◆ Data section ◆
=======
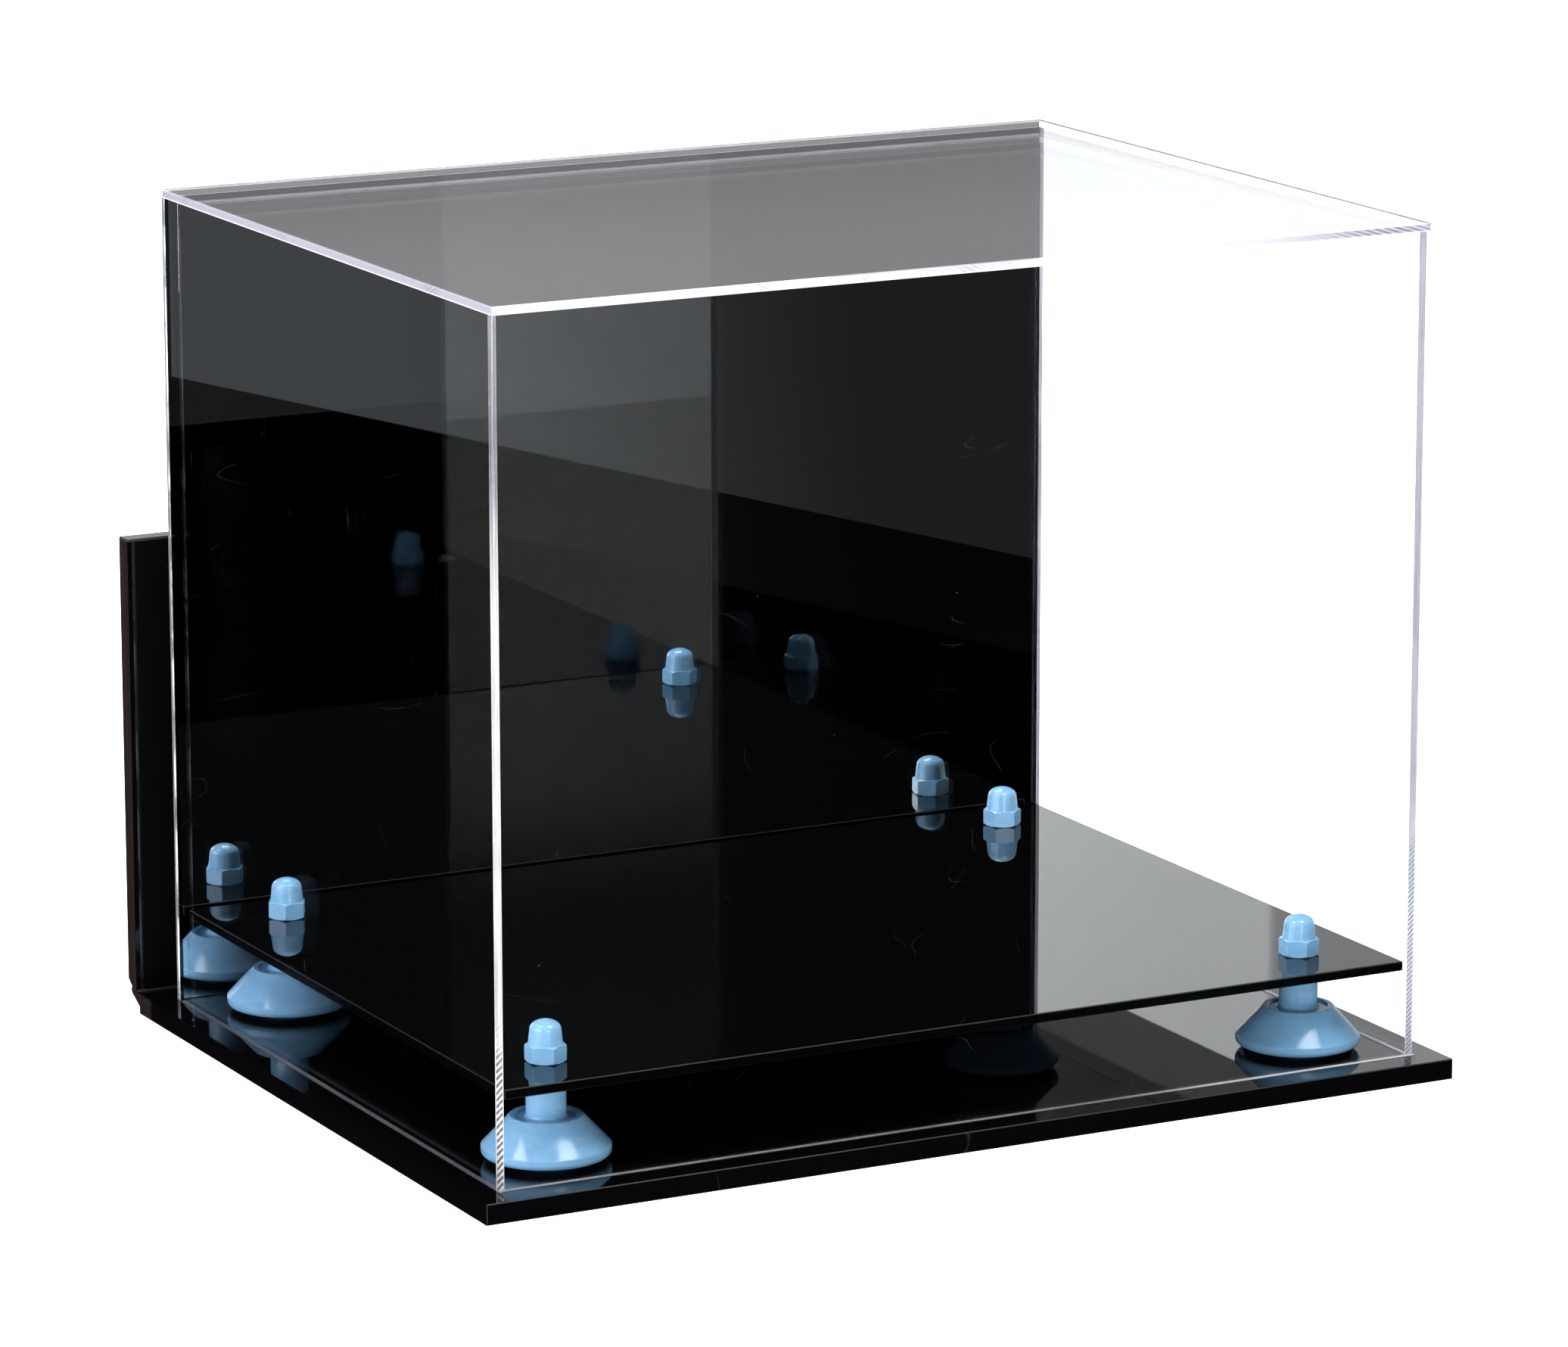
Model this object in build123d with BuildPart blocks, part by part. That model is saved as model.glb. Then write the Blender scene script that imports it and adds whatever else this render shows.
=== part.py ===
"""Tabletop and wall display case: a clear lift-off cover with a mirror back, over a raised platform.

Frame: millimetres, +Z up, origin on the underside, at the middle of the whole footprint.
+X is the width and +Y points to the wall-mount upstand at the back.
"""

from build123d import *
import math
import os

os.makedirs("parts", exist_ok=True)

# ---- Driving dimensions -------------------------------------------------------------------

# Clear cover, open at the bottom. Its back wall is a mirror sheet.
COVER_W = 362.0
COVER_D = 276.5
COVER_H = 301.0
COVER_T = 3.0
CORNER_R = 1.2      # polished corners of the top sheet
ARRIS = 0.35        # broken edges of every sheet

# Base: one black sheet, grooved underneath and heat-bent up at the back.
SHEET_T = 7.5
OVERHANG = 9.5      # base beyond the cover, at the front and at both ends
WALL_GAP = 16.0     # between the mirror and the upstand
UPSTAND_H = 178.0
INNER_BEND_R = 1.2

# Outer side of the bend, measured from the upstand's rear face (depth) and the table (height).
BEVEL_TOE_DEPTH, BEVEL_TOE_H = 10.2, 2.6
BEVEL_TOP_DEPTH, BEVEL_TOP_H = 3.1, 6.4
BULGE_TOP_DEPTH, BULGE_TOP_H = 3.2, 8.8
NOTCH_H = 11.2
BULGE_OUT = 0.5

# Wall screw holes in the upstand.
WALL_HOLE_R = 2.75
WALL_HOLE_SPACING = 254.0
WALL_HOLE_Z = 140.0

# Platform on four risers.
PLATFORM_T = 3.5
PLATFORM_SIDE_GAP = 0.75
PLATFORM_END_GAP = 0.9
RISER_X = 149.5
RISER_Y = 108.5
RISER_H = 31.0

# Riser profile, as radii and as heights above the base sheet.
NECK_R = 6.95
NECK_FILLET = 1.1
RING_R, RING_IN_R, RING_H = 12.6, 10.9, 15.9
DISH_R, DISH_H = 10.3, 15.1
RIM_R, RIM_TOP_H, RIM_BOTTOM_H, RIM_FILLET = 22.4, 5.4, 1.8, 2.0
RIM_EDGE_R = 0.5
RING_EDGE_R = 0.35
HOLLOW_R, HOLLOW_SIDE_H, HOLLOW_TOP_H = 19.4, 4.6, 12.6
BOSS_R = 11.0

# Cap nut, hexagon and dome.
NUT_AF = 12.7
NUT_HEX_H = 6.3
NUT_H = 14.8
NUT_EDGE_R = 0.5
NUT_CHAMFER_R, NUT_CHAMFER_H = 6.1, 0.7
DOME_FOOT_R, DOME_TOP_R, DOME_SHOULDER_R, DOME_CROWN_R = 6.05, 5.3, 3.0, 7.5
DOME_SUNK = 0.2     # how far the dome's foot starts inside the hexagon
NUT_BORE_DEPTH = 9.2

# Countersunk screw from under the base.
SCREW_R = 3.95
SCREW_L = 50.0
SCREW_HEAD_R = 7.85
SCREW_RECESS = 0.3
SINK_ANGLE = 82.0
SINK_R = 8.2
CLEAR_R = 4.2
SOCKET_AF, SOCKET_DEPTH = 4.76, 3.0
TIP_CHAMFER = 0.6
THREAD_GAP = 0.05

# ---- Worked-out places --------------------------------------------------------------------

base_w = COVER_W + 2 * OVERHANG
depth = OVERHANG + COVER_D + WALL_GAP + SHEET_T
front_y = -depth / 2
rear_y = depth / 2
upstand_front_y = rear_y - SHEET_T
cover_front_y = front_y + OVERHANG
cover_back_y = cover_front_y + COVER_D
cover_mid_y = (cover_front_y + cover_back_y) / 2
wall_h = COVER_H - COVER_T
inner_w = COVER_W - 2 * COVER_T
inner_d = COVER_D - 2 * COVER_T
platform_z = SHEET_T + RISER_H
platform_w = inner_w - 2 * PLATFORM_SIDE_GAP
platform_d = inner_d - 2 * PLATFORM_END_GAP
nut_z = platform_z + PLATFORM_T
hex_corner_r = NUT_AF / math.sqrt(3)
socket_corner_r = SOCKET_AF / math.sqrt(3)
screw_head_h = (SCREW_HEAD_R - SCREW_R) / math.tan(math.radians(SINK_ANGLE / 2))
dome_foot_h = NUT_HEX_H - DOME_SUNK

corners = {
    "front_left": (-RISER_X, cover_mid_y - RISER_Y),
    "front_right": (RISER_X, cover_mid_y - RISER_Y),
    "rear_left": (-RISER_X, cover_mid_y + RISER_Y),
    "rear_right": (RISER_X, cover_mid_y + RISER_Y),
}
# Where each tightened nut's corners stop, in degrees.
nut_turn = {"front_left": 28, "front_right": 22, "rear_left": 2, "rear_right": 41}


def crown_height(radius):
    """Height of the cap nut's shallow crown above its seat, at a radius."""
    return NUT_H - DOME_CROWN_R + math.sqrt(DOME_CROWN_R**2 - radius**2)


# ---- Base ---------------------------------------------------------------------------------

with BuildPart() as base_bracket:
    # End profile of the bent sheet. On this plane the sketch's x is the frame's Y and its y is Z.
    with BuildSketch(Plane.YZ.offset(-base_w / 2)) as profile:
        with BuildLine():
            bevel_toe = (rear_y - BEVEL_TOE_DEPTH, BEVEL_TOE_H)
            bevel_top = (rear_y - BEVEL_TOP_DEPTH, BEVEL_TOP_H)
            bulge_top = (rear_y - BULGE_TOP_DEPTH, BULGE_TOP_H)
            bulge_mid = (rear_y - BEVEL_TOP_DEPTH + BULGE_OUT, (BEVEL_TOP_H + BULGE_TOP_H) / 2)
            Polyline((front_y, SHEET_T), (front_y, 0), (bevel_toe[0], 0), bevel_toe, bevel_top)
            ThreePointArc(bevel_top, bulge_mid, bulge_top)
            Polyline(
                bulge_top,
                (rear_y, NOTCH_H),
                (rear_y, UPSTAND_H),
                (upstand_front_y, UPSTAND_H),
                (upstand_front_y, SHEET_T),
                (front_y, SHEET_T),
            )
        make_face()
        fillet(profile.vertices().sort_by_distance((rear_y - SHEET_T, SHEET_T))[0], INNER_BEND_R)
    extrude(amount=base_w)
    # Broken edges round the front of the base and the top of the upstand.
    front_edges = base_bracket.faces().sort_by(Axis.Y)[0].edges()
    chamfer(front_edges, ARRIS)
    upstand_edges = base_bracket.faces().sort_by(Axis.Z)[-1].edges()
    chamfer(upstand_edges, ARRIS)
    # Countersunk screw holes, entered from underneath.
    with Locations(*[Plane((x, y, 0), z_dir=(0, 0, -1)) for x, y in corners.values()]):
        CounterSinkHole(CLEAR_R, SINK_R, depth=SHEET_T, counter_sink_angle=SINK_ANGLE)
    # Wall screw holes through the upstand.
    with Locations(Plane((0, rear_y, WALL_HOLE_Z), x_dir=(1, 0, 0), z_dir=(0, 1, 0))):
        with GridLocations(WALL_HOLE_SPACING, 0, 2, 1):
            Hole(WALL_HOLE_R, depth=SHEET_T)
base_bracket.part.label = "base_bracket"
export_step(base_bracket.part, "parts/base_bracket.step")

# ---- Platform -----------------------------------------------------------------------------

with BuildPart() as platform:
    with BuildSketch(Plane((0, cover_mid_y, platform_z))):
        Rectangle(platform_w, platform_d)
    extrude(amount=PLATFORM_T)
    chamfer(platform.edges(), ARRIS)
    with Locations(*[Plane((x, y, nut_z)) for x, y in corners.values()]):
        Hole(CLEAR_R, depth=PLATFORM_T)
platform.part.label = "platform"
export_step(platform.part, "parts/platform.step")

# ---- Risers, cap nuts and screws, one of each per corner ----------------------------------

for corner, (x, y) in corners.items():
    # Riser: flared foot, hollow underneath round a boss, and a neck up to the platform.
    with BuildPart() as riser:
        with BuildSketch(Plane((x, y, SHEET_T), x_dir=(1, 0, 0), z_dir=(0, -1, 0))) as profile:
            with BuildLine():
                Polyline(
                    (CLEAR_R, 0),
                    (BOSS_R, 0),
                    (BOSS_R, HOLLOW_TOP_H),
                    (HOLLOW_R, HOLLOW_SIDE_H),
                    (HOLLOW_R, RIM_BOTTOM_H),
                    (RIM_R, RIM_BOTTOM_H),
                    (RIM_R, RIM_TOP_H),
                    (RING_R, RING_H),
                    (RING_IN_R, RING_H),
                    (DISH_R, DISH_H),
                    (NECK_R, DISH_H),
                    (NECK_R, RISER_H),
                    (CLEAR_R, RISER_H),
                    (CLEAR_R, 0),
                )
            make_face()
            for point, radius in [
                ((RIM_R, RIM_BOTTOM_H), RIM_FILLET),
                ((RIM_R, RIM_TOP_H), RIM_EDGE_R),
                ((RING_R, RING_H), RING_EDGE_R),
                ((RING_IN_R, RING_H), RING_EDGE_R),
                ((NECK_R, DISH_H), NECK_FILLET),
            ]:
                fillet(profile.vertices().sort_by_distance(point)[0], radius)
        revolve(axis=Axis((x, y, 0), (0, 0, 1)))
    riser.part.label = f"riser_{corner}"
    export_step(riser.part, f"parts/riser_{corner}.step")

    # Cap nut: hexagon chamfered top and bottom, tapered dome, blind threaded bore.
    with BuildPart() as nut:
        with BuildSketch(Plane((x, y, nut_z))):
            RegularPolygon(hex_corner_r, 6, rotation=nut_turn[corner])
        extrude(amount=NUT_HEX_H)
        fillet(nut.edges().filter_by(Axis.Z), NUT_EDGE_R)
        with BuildSketch(Plane((x, y, nut_z), x_dir=(1, 0, 0), z_dir=(0, -1, 0))):
            Polygon(
                (0, 0),
                (NUT_CHAMFER_R, 0),
                (hex_corner_r, NUT_CHAMFER_H),
                (hex_corner_r, NUT_HEX_H - NUT_CHAMFER_H),
                (NUT_CHAMFER_R, NUT_HEX_H),
                (0, NUT_HEX_H),
                align=None,
            )
        revolve(axis=Axis((x, y, 0), (0, 0, 1)), mode=Mode.INTERSECT)
        with BuildSketch(Plane((x, y, nut_z), x_dir=(1, 0, 0), z_dir=(0, -1, 0))) as profile:
            with BuildLine():
                shoulder = (DOME_TOP_R, crown_height(DOME_TOP_R))
                crown_mid = (DOME_TOP_R / 2, crown_height(DOME_TOP_R / 2))
                ThreePointArc(shoulder, crown_mid, (0, NUT_H))
                Polyline(shoulder, (DOME_FOOT_R, dome_foot_h), (0, dome_foot_h), (0, NUT_H))
            make_face()
            fillet(profile.vertices().sort_by_distance(shoulder)[0], DOME_SHOULDER_R)
        revolve(axis=Axis((x, y, 0), (0, 0, 1)))
        with Locations(Plane((x, y, nut_z), z_dir=(0, 0, -1))):
            Hole(SCREW_R + THREAD_GAP, depth=NUT_BORE_DEPTH)
    nut.part.label = f"cap_nut_{corner}"
    export_step(nut.part, f"parts/cap_nut_{corner}.step")

    # Countersunk screw with a hexagon socket, up through base, riser and platform into the nut.
    with BuildPart() as screw:
        with BuildSketch(Plane((x, y, SCREW_RECESS), x_dir=(1, 0, 0), z_dir=(0, -1, 0))):
            Polygon(
                (0, 0),
                (SCREW_HEAD_R, 0),
                (SCREW_R, screw_head_h),
                (SCREW_R, SCREW_L - TIP_CHAMFER),
                (SCREW_R - TIP_CHAMFER, SCREW_L),
                (0, SCREW_L),
                align=None,
            )
        revolve(axis=Axis((x, y, 0), (0, 0, 1)))
        with BuildSketch(Plane((x, y, SCREW_RECESS))):
            RegularPolygon(socket_corner_r, 6)
        extrude(amount=SOCKET_DEPTH, mode=Mode.SUBTRACT)
    screw.part.label = f"base_screw_{corner}"
    export_step(screw.part, f"parts/base_screw_{corner}.step")

# ---- Cover: five sheets cemented edge to face -----------------------------------------------

with BuildPart() as cover_top:
    with BuildSketch(Plane((0, cover_mid_y, SHEET_T + wall_h))):
        RectangleRounded(COVER_W, COVER_D, CORNER_R)
    extrude(amount=COVER_T)
    chamfer(cover_top.faces().sort_by(Axis.Z)[-1].edges(), ARRIS)
cover_top.part.label = "cover_top"
export_step(cover_top.part, "parts/cover_top.step")

# Front and mirror sheets run the full width, and the two side sheets stand between them.
full_width_sheets = {
    "cover_front": cover_front_y,
    "mirror_back": cover_back_y - COVER_T,
}
for name, y in full_width_sheets.items():
    with BuildPart() as sheet:
        with BuildSketch(Plane((0, y + COVER_T / 2, SHEET_T))):
            Rectangle(COVER_W, COVER_T)
        extrude(amount=wall_h)
        chamfer(sheet.edges().filter_by(Axis.Z), ARRIS)
    sheet.part.label = name
    export_step(sheet.part, f"parts/{name}.step")

side_sheets = {
    "cover_left": -COVER_W / 2 + COVER_T / 2,
    "cover_right": COVER_W / 2 - COVER_T / 2,
}
for name, x in side_sheets.items():
    with BuildPart() as sheet:
        with BuildSketch(Plane((x, cover_mid_y, SHEET_T))):
            Rectangle(COVER_T, inner_d)
        extrude(amount=wall_h)
    sheet.part.label = name
    export_step(sheet.part, f"parts/{name}.step")
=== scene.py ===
import math
import bmesh
import bpy
from mathutils import Matrix, Vector


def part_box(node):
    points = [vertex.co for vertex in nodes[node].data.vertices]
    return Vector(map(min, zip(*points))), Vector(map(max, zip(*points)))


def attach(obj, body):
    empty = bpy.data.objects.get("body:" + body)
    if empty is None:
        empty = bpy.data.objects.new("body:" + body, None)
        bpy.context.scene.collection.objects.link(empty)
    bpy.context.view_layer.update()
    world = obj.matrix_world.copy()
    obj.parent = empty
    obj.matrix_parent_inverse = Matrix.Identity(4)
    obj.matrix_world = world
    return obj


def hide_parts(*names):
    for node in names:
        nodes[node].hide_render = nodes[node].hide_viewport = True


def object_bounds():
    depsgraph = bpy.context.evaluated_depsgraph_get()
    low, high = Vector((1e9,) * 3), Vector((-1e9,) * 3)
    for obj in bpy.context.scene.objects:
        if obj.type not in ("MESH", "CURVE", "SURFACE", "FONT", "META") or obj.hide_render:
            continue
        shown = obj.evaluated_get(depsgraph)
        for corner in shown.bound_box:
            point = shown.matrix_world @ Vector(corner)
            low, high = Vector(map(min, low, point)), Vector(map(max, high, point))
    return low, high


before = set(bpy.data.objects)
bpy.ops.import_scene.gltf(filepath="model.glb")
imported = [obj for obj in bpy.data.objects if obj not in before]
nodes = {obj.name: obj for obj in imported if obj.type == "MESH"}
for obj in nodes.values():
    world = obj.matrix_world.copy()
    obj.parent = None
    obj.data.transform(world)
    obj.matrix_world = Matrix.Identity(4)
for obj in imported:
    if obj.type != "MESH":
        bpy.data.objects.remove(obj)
cad_box = [list(corner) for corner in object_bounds()]
MM = 0.001
ACRYLIC_IOR = 1.49

# ---- Places taken from the frame ------------------------------------------------------------

cover_low, cover_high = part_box("cover_top")
base_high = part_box("base_bracket")[1]
mirror_low, mirror_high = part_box("mirror_back")
sheet_t = cover_high.z - cover_low.z
base_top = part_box("cover_front")[0].z
cover_mid_y = (cover_low.y + cover_high.y) / 2
wall_top = cover_low.z
front_inner_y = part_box("cover_front")[1].y
side_inner_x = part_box("cover_right")[0].x


def centre_of(node):
    """Middle of a CAD node's box."""
    low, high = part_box(node)
    return (low + high) / 2


# ---- Short calls for node trees ---------------------------------------------------------------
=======
◆ Problem ◆
The lines to return run from the one containing "# Front and" down to the one containing "before = set(bpy.data.objects)"; give them exactly, both included, and no others.

◆ Response for this exercise ◆
# Front and mirror sheets run the full width, and the two side sheets stand between them.
full_width_sheets = {
    "cover_front": cover_front_y,
    "mirror_back": cover_back_y - COVER_T,
}
for name, y in full_width_sheets.items():
    with BuildPart() as sheet:
        with BuildSketch(Plane((0, y + COVER_T / 2, SHEET_T))):
            Rectangle(COVER_W, COVER_T)
        extrude(amount=wall_h)
        chamfer(sheet.edges().filter_by(Axis.Z), ARRIS)
    sheet.part.label = name
    export_step(sheet.part, f"parts/{name}.step")

side_sheets = {
    "cover_left": -COVER_W / 2 + COVER_T / 2,
    "cover_right": COVER_W / 2 - COVER_T / 2,
}
for name, x in side_sheets.items():
    with BuildPart() as sheet:
        with BuildSketch(Plane((x, cover_mid_y, SHEET_T))):
            Rectangle(COVER_T, inner_d)
        extrude(amount=wall_h)
    sheet.part.label = name
    export_step(sheet.part, f"parts/{name}.step")
=== scene.py ===
import math
import bmesh
import bpy
from mathutils import Matrix, Vector


def part_box(node):
    points = [vertex.co for vertex in nodes[node].data.vertices]
    return Vector(map(min, zip(*points))), Vector(map(max, zip(*points)))


def attach(obj, body):
    empty = bpy.data.objects.get("body:" + body)
    if empty is None:
        empty = bpy.data.objects.new("body:" + body, None)
        bpy.context.scene.collection.objects.link(empty)
    bpy.context.view_layer.update()
    world = obj.matrix_world.copy()
    obj.parent = empty
    obj.matrix_parent_inverse = Matrix.Identity(4)
    obj.matrix_world = world
    return obj


def hide_parts(*names):
    for node in names:
        nodes[node].hide_render = nodes[node].hide_viewport = True


def object_bounds():
    depsgraph = bpy.context.evaluated_depsgraph_get()
    low, high = Vector((1e9,) * 3), Vector((-1e9,) * 3)
    for obj in bpy.context.scene.objects:
        if obj.type not in ("MESH", "CURVE", "SURFACE", "FONT", "META") or obj.hide_render:
            continue
        shown = obj.evaluated_get(depsgraph)
        for corner in shown.bound_box:
            point = shown.matrix_world @ Vector(corner)
            low, high = Vector(map(min, low, point)), Vector(map(max, high, point))
    return low, high


before = set(bpy.data.objects)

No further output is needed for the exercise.